As an experienced reader, you have already encountered many different types of texts. For instance, you've read (and written) essays and poems as well as magazine articles and stories. However, you may not realize that almost all prose writing can be placed in one of four broad categories: narrative, informative, persuasive, or expository. Each of these types of writing is focused on a different purpose, and each is associated with different features or characteristics. Watch the video to review the four main types of texts.
Writing is usually divided into four main types: narrative, informative, persuasive, and expository. These types sometimes go by other names as well, but the basic elements and ideas remain the same. Fiction writing usually falls into the narrative category, while nonfiction or academic writing can fit into all four. Let's go over these four types in greater detail.
Narrative writing:
This type of writing is used to tell a story. It can be either fiction or nonfiction. It tends to focus on characterization and follows the standard plot structure: exposition, rising action, climax, falling action, and resolution.
Informative writing:
Just as the title would suggest, this type is meant to provide information. It can be written in a variety of styles.
Persuasive writing:
This is meant to convince someone of something. It uses persuasive techniques to argue and support a point or a cause.
Expository writing:
Expository and informative are similar but a little different. Expository is used to explain something specifically. While informative may explain events that happened, expository writing explains why the events happened.
Can you recognize each of these types of text, based on how it is written? Read the passage below, and see if you can identify what kind of writing it represents.

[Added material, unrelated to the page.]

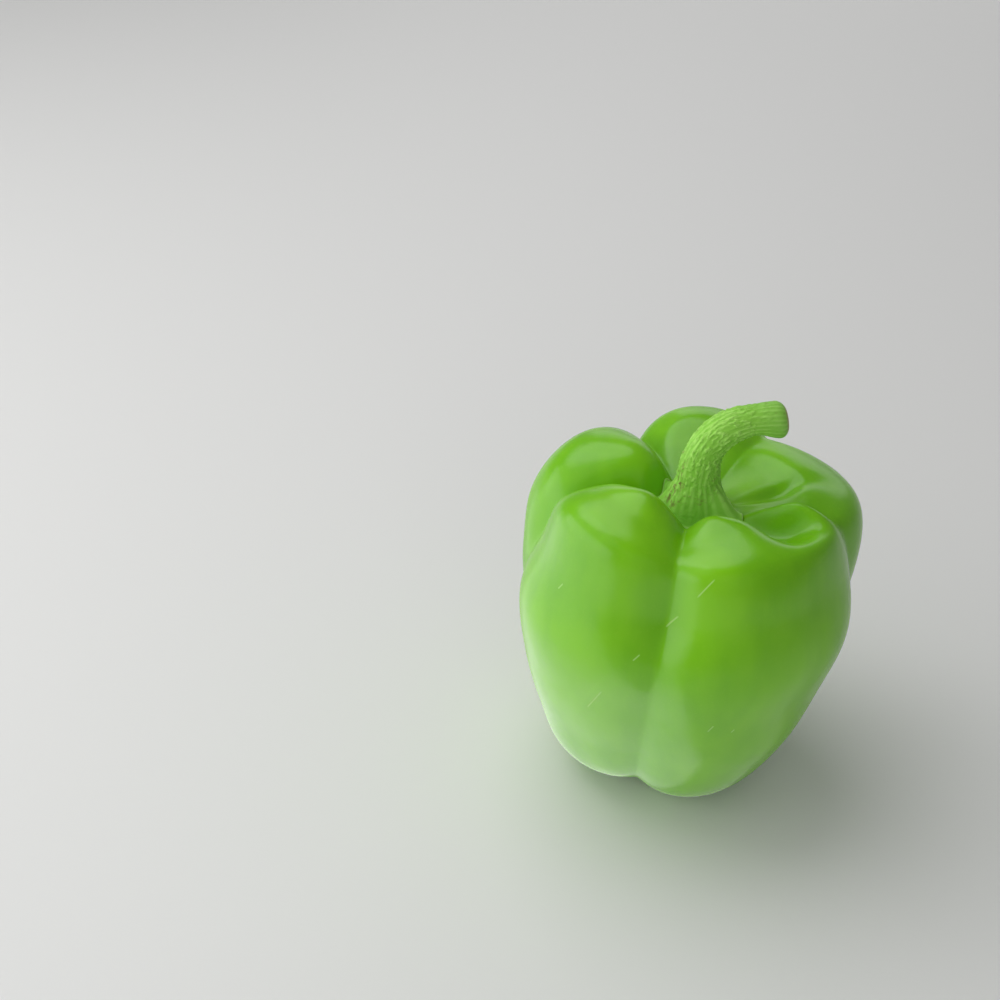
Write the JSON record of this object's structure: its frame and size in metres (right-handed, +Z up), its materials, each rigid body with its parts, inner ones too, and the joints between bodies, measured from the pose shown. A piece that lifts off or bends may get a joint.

The harder Tom tried to fasten his mind on his book, the more his ideas wandered. So at last, with a sigh and a yawn, he gave it up. It seemed to him that the noon recess would never come. The air was utterly dead. There was not a breath stirring. It was the sleepiest of sleepy days. The drowsing murmur of the five and twenty studying scholars soothed the soul like the spell that is in the murmur of bees. Away off in the flaming sunshine, Cardiff Hill lifted its soft green sides through a shimmering veil of heat, tinted with the purple of distance; a few birds floated on lazy wing high in the air; no other living thing was visible but some cows, and they were asleep. Tom's heart ached to be free, or else to have something of interest to do to pass the dreary time. His hand wandered into his pocket and his face lit up with a glow of gratitude that was prayer, though he did not know it. Then furtively the percussion-cap box came out. He released the tick and put him on the long flat desk. The creature probably glowed with a gratitude that amounted to prayer, too, at this moment, but it was premature: for when he started thankfully to travel off, Tom turned him aside with a pin and made him take a new direction.
Question
What type of writing appears in this passage? How could you tell?